Trailing bad puns in our wake, we inched our way across the grain of the countryside until we reached Staxton hill.  According to the sign at the top, this is 16 percent, but, having driven down it and up it, I was aware that these were percent, Jim, but not as we know them.  It had stopped raining, though the road was still very wet.  Ian vanished, at Mach 2.5.  I cleaned my glasses, took a deep breath, wished devoutly that I was on the trike, and pedalled off the edge.  Aaaaaaaargh!

Despite the wet tarmac and darkness, it was okay.  Well, more accurately, okay-ish.  At any rate, I stayed rubber side down, which is always a plus…
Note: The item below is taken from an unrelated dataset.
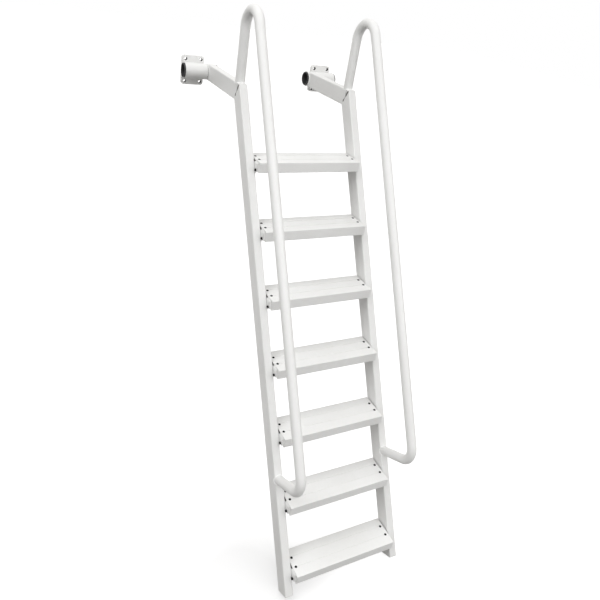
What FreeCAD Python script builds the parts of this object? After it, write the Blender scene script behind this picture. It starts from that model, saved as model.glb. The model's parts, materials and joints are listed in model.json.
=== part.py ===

Traffic was heavy on the main road into Scarborough.  We were hailed incoherently by a passing car, which pulled into a layby ahead of us.  It turned out to be John Curtin and Vicki Brown.  Excellent, yet another opportunity for casual boasting.  There’s has to be some compensation for doing a ride this long in winter…

Actually, I remarked as Ian and I were collecting our final control stamps in a garage on the outskirts of Scarborough, this has been rather an enjoyable experience, on the whole.  We must do it again sometime, Ian said.

Now what was it I was saying about long-distance cycling softening the brain?